Benchmarking Ideas

Benchmarking Ideas

New idea: TOCS-style (done by Henry) timeline for indexed operations

 

  • End-to-end latency measurements

    • End-to-end write latency with x number of indexes, each index entry of size y.

      • Vary from x = 0 to n: Fill up index with a bunch of entries. Then measure the time to write one object. Delete that one. Again, measure time to write that one. Repeat to get mean/variance/min/max; keep y fixed (say 30 B) – basically, write perf as a func of num of indexes to be written.

      • For a given x: Latency as function of index size (as more and more objects are written and indexes get more filled up, increasing time for lookup); keep y fixed (say 30 B)

      • Vary y.

    • End-to-end remove latency: Details same as write.

    • End-to-end lookup+indexedRead latency

      • Details same as write.

      • Varying range of lookup such that different number of objects match.

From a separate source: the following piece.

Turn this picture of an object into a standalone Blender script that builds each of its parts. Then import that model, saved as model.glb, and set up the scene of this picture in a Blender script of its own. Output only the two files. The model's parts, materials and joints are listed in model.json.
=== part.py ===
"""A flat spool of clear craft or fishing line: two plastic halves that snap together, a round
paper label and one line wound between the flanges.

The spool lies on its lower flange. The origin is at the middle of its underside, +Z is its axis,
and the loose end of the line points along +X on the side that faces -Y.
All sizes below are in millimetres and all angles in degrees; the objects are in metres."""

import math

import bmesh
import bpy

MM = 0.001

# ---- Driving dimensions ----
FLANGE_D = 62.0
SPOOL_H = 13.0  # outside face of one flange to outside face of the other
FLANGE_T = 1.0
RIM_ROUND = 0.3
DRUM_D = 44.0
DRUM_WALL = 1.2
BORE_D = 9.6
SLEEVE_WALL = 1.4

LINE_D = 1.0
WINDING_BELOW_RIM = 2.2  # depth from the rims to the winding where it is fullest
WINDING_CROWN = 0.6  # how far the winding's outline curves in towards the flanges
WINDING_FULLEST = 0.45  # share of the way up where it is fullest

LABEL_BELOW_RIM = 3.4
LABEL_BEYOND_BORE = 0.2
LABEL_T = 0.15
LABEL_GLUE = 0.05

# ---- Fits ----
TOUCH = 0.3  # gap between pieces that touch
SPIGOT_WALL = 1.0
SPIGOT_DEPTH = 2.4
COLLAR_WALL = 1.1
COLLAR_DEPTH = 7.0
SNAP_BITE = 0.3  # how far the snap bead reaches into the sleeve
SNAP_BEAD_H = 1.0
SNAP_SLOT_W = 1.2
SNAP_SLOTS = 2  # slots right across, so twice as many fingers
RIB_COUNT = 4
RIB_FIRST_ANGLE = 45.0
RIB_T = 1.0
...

  • Throughput / bandwidth measurements: Varying number of clients c (0 to n).

    • Writes or reads or removes or mix

    • Same index server vs different index servers

    • One indexlet vs multiple different indexlets

    • One table vs multiple tables

  • Scalability

    • How performance varies as index gets larger and spread across multiple nodes. We can do static partitioning at creation for checking.

  • Nanobenchmarks: (later)

    • Time to insert an entry for:

      • varying current number of nodes in the indexlet tree (mostly a sanity check; slope same, intercept different from end-to-end).

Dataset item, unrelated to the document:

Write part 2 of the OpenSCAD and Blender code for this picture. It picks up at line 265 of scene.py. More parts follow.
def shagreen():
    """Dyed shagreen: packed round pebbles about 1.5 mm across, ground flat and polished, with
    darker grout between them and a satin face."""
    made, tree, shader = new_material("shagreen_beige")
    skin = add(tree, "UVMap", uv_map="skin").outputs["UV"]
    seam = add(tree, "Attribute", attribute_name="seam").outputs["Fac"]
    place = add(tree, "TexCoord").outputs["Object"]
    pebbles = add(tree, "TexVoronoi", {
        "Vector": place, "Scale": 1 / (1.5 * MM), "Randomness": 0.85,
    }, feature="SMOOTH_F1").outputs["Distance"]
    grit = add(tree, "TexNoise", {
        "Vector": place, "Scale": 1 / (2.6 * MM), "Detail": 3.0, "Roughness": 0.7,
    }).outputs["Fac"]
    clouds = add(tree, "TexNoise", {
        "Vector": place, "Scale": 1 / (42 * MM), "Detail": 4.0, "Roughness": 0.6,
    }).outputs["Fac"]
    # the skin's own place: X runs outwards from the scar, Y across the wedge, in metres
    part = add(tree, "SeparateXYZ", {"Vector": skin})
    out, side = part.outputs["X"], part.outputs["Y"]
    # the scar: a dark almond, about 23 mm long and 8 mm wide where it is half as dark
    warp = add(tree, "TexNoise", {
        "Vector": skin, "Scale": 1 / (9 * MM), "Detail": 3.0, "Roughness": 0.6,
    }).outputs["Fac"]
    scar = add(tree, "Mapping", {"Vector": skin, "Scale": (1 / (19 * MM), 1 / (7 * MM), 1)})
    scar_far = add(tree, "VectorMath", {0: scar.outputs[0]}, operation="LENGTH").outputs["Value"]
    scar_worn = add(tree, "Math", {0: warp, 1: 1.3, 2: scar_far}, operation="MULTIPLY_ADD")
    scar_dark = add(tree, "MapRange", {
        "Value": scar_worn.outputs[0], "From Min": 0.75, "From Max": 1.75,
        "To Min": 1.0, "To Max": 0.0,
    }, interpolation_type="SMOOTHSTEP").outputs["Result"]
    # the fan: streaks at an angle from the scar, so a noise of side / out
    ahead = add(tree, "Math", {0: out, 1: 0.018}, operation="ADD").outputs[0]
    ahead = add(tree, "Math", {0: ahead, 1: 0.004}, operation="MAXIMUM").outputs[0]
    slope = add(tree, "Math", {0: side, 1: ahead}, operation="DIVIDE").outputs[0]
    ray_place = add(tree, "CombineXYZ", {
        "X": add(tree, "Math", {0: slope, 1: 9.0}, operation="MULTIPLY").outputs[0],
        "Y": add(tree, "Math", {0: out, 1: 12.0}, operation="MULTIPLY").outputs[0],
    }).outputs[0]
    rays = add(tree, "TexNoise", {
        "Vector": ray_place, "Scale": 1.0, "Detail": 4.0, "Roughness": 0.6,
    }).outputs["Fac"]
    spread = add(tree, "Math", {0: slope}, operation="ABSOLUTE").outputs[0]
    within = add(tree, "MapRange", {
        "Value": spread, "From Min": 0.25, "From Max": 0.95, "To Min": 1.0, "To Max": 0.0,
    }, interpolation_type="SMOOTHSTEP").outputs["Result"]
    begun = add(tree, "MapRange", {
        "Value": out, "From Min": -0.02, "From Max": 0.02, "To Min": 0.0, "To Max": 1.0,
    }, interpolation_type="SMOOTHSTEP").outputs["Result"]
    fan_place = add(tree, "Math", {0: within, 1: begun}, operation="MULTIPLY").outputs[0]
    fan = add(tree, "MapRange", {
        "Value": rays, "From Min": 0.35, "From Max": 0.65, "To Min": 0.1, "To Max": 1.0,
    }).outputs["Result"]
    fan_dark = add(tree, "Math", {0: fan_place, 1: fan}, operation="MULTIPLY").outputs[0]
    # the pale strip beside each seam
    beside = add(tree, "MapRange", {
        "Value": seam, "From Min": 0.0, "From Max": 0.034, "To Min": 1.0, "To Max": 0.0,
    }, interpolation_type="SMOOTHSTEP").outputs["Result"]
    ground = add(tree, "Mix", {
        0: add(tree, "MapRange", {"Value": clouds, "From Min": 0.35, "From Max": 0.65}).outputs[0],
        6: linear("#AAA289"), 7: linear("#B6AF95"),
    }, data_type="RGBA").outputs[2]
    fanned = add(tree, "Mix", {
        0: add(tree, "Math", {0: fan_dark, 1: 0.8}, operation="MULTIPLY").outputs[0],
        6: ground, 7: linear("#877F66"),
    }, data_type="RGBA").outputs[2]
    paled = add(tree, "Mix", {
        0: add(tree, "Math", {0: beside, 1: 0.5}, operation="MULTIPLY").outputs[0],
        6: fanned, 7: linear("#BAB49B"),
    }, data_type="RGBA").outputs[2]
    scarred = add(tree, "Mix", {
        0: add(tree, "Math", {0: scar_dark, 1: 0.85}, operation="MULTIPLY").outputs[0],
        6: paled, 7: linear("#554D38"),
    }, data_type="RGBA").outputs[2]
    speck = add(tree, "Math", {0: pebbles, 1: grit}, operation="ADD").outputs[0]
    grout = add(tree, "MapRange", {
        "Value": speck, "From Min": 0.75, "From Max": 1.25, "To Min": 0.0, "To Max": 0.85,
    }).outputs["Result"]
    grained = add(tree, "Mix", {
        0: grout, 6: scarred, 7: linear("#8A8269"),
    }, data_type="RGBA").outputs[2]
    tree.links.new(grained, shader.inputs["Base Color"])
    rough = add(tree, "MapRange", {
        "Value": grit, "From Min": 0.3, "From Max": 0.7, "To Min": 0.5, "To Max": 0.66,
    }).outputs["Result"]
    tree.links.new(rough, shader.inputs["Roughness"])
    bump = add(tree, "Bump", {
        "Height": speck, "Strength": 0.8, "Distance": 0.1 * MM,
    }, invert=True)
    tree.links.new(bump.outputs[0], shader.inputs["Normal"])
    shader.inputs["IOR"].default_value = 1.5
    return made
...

      • varying entry size

      • repeated index entry vs different index entry

    • Time to lookup an entry: Details same as insert.

      • vary range

    • Time to remove an entry: Details same as insert.

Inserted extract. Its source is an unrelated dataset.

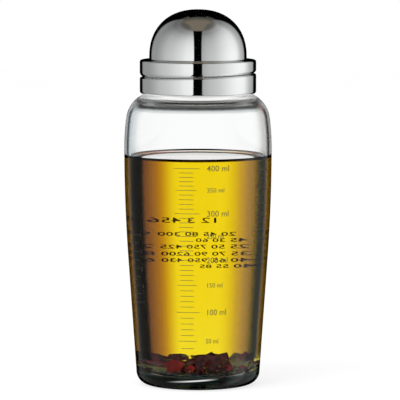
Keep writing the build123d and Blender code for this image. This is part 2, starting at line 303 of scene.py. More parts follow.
def makeGlass():
    look = clearGlass
    material, tree, shader = makeClear("clearBottleGlass", look)
    x, y, z = placeParts(tree)
    facing = facingNode(tree)
    onLeft = mathNode(tree, "LESS_THAN", x, 0.0)
    atFront = mathNode(tree, "LESS_THAN", y, 0.0)
    outer = addNode(tree, "ShaderNodeAttribute", attribute_name="outerWall").outputs["Fac"]
    # what the glass mirrors
    shown = mathNode(tree, "MAXIMUM", smoothStep(tree, z, *look["heelShine"], look["heelShineLeast"]),
                     smoothStep(tree, x, *look["shineSide"]))
    shine = mixNode(tree, shown, black, rampNode(tree, facing, look["shineStops"]))
    # painted shade: the walls' dark edges, full and empty
    filledShade = rampNode(tree, facing, look["filledEdgeShade"])
    full = mixNode(tree, onLeft, filledShade, tinted(tree, filledShade, rampNode(tree, facing, look["leftEdgeShade"])))
    raised = mathNode(tree, "ADD", z, times(tree, y, look["fillTilt"]))
    wall = mixNode(tree, smoothStep(tree, raised, *look["fillHeight"]), full,
                   rampNode(tree, facing, look["emptyEdgeShade"]))
    wall = mixNode(tree, smoothStep(tree, z, *look["crownClear"], 0.0, look["crownShare"]), wall, white)
    # the painted dark rings of the crown
    foot, top = look["crownHeights"]
    rise = mathNode(tree, "DIVIDE", mathNode(tree, "SUBTRACT", z, foot), top - foot)
    sideways = mathNode(tree, "ABSOLUTE", x)
    for stops, sides in ((look["crownRingShade"], look["ringSides"]), (look["upperRingShade"], look["upperSides"])):
        share = times(tree, atFront, smoothStep(tree, sideways, *sides, 1.0, look["ringSideShare"]))
        wall = mixNode(tree, share, wall, tinted(tree, wall, rampNode(tree, rise, stops)))
    wall = mixNode(tree, smoothStep(tree, z, *look["spiceHeight"]), white, wall)
    edge = mixNode(tree, outer, white, wall)
    # painted shade that darkens the base, by height
    baseShade = rampNode(tree, mathNode(tree, "DIVIDE", z, look["baseHeight"]), look["baseShadeStops"])
    # painted light: the glass glows on the crown's top and in a streak on the heel
    glow = times(tree, smoothStep(tree, z, *look["crownTop"], 0.0, look["crownPaintedGlow"]),
                 smoothStep(tree, facing, *look["crownEdge"], 1.0, look["crownEdgeShare"]))
    sloped = mathNode(tree, "SUBTRACT", z, times(tree, x, look["streakSlope"]))
    streak = times(tree, within(tree, sloped, *look["heelStreak"]), within(tree, x, *look["streakSides"]))
    streak = times(tree, times(tree, streak, look["heelPaintedGlow"]), atFront)
    feed(tree, shader, {
        "Specular Tint": shine,
        "Base Color": tinted(tree, baseShade, edge),
        "Emission Color": white,
        "Emission Strength": times(tree, mathNode(tree, "ADD", glow, streak), outer),
    })
    noiseBump(tree, shader, look["waveScale"], look["waveStrength"], look["waveDepth"], look["waveDetail"])
    return material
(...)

    • Break down lookup+indexedRead from end-to-end into the two components

    • Relation between tree fanout and read/write perf

  • Memory footprint

    • We don't want to measure deletion / cleaning – can use from lsm paper. We want to see the overhead for an index. Create a large index, then measure space, divide by num of entries, calculate overhead.

    • Can compare malloc version and ramcloud object alloc version.

  • Recovery times

    • Verify that its the same as recovering table of that size to one recovery master.

  • Compare with other systems

    • Systems:

      • mySQL

      • H-base?

      • Cassandra?

      • Come up with more

    • Benchmarks:

      • See if there are standard benchmarks (or something that one of the above do) that measure indexing perf.

      • Create table, write n million indexed objects with x indexes.

      • Do above, then measure random indexed reads.